Records to use ::
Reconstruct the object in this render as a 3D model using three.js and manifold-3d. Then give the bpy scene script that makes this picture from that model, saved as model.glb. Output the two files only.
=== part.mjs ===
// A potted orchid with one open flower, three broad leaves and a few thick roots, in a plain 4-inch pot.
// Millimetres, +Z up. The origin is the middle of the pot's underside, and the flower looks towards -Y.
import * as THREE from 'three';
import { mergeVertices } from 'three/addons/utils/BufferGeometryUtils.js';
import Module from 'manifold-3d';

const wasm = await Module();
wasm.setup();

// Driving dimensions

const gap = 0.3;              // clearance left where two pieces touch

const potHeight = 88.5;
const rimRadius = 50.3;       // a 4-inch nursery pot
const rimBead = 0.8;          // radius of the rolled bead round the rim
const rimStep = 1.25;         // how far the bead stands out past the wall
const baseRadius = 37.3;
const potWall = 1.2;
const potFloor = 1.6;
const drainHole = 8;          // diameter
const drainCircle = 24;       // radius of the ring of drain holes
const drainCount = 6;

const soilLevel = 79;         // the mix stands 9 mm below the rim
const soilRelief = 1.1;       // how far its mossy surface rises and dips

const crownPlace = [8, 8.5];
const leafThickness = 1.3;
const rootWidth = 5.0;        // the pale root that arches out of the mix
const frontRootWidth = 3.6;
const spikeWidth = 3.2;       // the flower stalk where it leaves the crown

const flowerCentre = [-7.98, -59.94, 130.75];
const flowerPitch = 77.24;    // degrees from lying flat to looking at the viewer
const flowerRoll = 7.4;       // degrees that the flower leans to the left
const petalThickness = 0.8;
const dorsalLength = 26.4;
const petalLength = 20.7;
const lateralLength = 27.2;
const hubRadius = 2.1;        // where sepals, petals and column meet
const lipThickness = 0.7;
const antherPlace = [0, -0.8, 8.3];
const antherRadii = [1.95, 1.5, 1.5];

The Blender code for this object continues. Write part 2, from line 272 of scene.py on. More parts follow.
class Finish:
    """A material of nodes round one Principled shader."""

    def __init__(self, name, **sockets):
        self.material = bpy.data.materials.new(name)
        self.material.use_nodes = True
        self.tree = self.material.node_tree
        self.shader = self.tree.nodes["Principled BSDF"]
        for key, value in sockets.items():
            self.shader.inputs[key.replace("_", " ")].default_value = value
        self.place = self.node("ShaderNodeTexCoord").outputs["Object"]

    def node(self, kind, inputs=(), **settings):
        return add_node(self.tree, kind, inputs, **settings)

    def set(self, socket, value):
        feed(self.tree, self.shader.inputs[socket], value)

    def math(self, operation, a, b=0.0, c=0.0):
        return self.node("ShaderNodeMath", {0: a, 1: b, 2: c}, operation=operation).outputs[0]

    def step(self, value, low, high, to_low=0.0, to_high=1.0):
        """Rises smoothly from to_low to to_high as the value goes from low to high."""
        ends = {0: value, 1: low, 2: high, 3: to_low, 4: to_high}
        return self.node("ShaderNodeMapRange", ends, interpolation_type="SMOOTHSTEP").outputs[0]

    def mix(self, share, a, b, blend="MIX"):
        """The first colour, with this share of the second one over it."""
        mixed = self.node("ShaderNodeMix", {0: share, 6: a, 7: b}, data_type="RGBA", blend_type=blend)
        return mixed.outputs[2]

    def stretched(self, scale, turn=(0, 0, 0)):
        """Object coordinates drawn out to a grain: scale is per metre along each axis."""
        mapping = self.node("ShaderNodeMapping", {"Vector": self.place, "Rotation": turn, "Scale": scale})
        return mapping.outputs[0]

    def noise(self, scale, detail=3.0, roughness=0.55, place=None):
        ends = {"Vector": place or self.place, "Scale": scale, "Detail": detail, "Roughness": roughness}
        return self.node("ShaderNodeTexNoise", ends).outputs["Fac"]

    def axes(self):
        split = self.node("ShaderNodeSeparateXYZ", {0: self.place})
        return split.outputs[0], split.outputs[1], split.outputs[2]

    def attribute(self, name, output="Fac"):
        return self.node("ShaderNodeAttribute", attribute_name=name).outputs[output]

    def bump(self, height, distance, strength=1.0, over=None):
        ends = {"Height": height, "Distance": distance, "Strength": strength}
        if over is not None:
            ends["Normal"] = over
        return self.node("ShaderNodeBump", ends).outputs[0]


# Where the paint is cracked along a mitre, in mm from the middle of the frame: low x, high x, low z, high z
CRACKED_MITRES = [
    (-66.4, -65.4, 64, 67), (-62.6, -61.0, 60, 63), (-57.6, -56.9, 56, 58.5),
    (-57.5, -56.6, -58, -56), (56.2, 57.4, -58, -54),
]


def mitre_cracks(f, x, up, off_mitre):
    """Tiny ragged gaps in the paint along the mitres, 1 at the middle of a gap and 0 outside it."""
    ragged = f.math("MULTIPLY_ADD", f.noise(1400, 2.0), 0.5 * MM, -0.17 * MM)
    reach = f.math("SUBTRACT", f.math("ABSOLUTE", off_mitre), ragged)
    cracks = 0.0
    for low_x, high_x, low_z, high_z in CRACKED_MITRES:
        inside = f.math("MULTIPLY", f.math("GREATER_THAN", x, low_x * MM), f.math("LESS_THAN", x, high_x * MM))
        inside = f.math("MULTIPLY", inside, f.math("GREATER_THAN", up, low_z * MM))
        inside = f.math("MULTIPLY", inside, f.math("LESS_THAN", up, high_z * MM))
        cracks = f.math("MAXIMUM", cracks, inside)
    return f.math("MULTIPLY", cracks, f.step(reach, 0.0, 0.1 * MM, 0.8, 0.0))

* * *

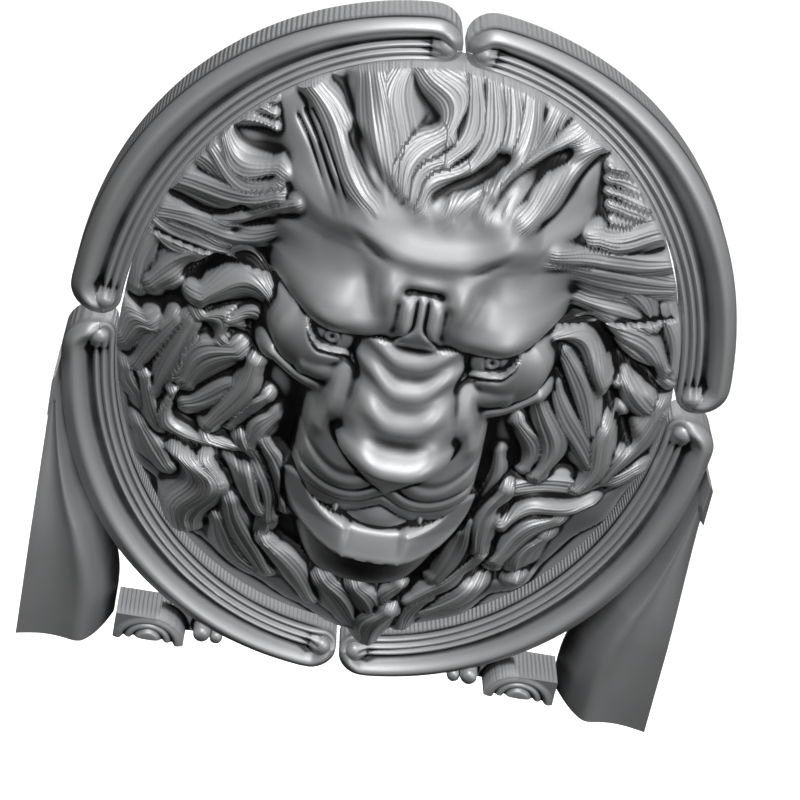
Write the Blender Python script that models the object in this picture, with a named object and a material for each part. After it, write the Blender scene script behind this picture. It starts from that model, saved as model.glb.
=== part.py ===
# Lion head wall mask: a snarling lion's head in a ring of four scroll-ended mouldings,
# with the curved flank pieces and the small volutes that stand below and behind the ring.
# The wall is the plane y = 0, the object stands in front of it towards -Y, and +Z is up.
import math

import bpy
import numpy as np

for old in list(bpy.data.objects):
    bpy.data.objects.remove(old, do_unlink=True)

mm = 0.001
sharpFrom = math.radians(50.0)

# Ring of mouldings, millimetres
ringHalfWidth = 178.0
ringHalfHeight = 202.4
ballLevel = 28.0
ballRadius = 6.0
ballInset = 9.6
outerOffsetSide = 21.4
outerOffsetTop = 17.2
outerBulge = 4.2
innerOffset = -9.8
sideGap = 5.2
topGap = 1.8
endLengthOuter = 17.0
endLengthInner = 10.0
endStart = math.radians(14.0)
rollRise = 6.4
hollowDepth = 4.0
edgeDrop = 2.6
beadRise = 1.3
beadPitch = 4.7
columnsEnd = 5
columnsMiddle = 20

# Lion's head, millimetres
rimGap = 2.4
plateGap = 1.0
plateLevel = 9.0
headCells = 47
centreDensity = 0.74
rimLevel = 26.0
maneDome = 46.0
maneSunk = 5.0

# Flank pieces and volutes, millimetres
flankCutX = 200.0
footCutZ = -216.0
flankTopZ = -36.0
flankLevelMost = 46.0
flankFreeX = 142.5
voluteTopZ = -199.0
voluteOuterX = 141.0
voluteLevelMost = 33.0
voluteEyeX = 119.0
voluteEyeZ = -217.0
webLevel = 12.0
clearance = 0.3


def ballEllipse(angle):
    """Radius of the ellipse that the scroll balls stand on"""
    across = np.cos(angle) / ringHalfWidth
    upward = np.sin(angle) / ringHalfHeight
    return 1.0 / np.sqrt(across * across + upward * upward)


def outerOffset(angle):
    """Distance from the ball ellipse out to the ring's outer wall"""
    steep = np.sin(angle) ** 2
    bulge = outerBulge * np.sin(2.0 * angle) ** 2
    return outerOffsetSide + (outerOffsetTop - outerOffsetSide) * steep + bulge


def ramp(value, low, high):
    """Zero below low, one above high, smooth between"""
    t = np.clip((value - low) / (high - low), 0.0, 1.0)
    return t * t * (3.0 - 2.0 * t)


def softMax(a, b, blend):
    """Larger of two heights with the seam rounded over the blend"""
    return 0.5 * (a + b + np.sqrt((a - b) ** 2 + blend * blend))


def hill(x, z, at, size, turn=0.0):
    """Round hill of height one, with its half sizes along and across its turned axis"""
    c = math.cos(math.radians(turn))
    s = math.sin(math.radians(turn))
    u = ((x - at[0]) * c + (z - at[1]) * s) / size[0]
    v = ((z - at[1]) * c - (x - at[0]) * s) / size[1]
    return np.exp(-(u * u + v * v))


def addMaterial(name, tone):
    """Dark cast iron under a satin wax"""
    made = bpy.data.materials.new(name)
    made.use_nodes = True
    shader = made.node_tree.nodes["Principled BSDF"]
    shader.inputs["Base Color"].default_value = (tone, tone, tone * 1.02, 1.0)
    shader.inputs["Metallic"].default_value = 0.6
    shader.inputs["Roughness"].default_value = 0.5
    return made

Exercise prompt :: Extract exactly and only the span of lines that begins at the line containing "Write the Blender Python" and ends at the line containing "import math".

Problem solution ::
Write the Blender Python script that models the object in this picture, with a named object and a material for each part. After it, write the Blender scene script behind this picture. It starts from that model, saved as model.glb.
=== part.py ===
# Lion head wall mask: a snarling lion's head in a ring of four scroll-ended mouldings,
# with the curved flank pieces and the small volutes that stand below and behind the ring.
# The wall is the plane y = 0, the object stands in front of it towards -Y, and +Z is up.
import math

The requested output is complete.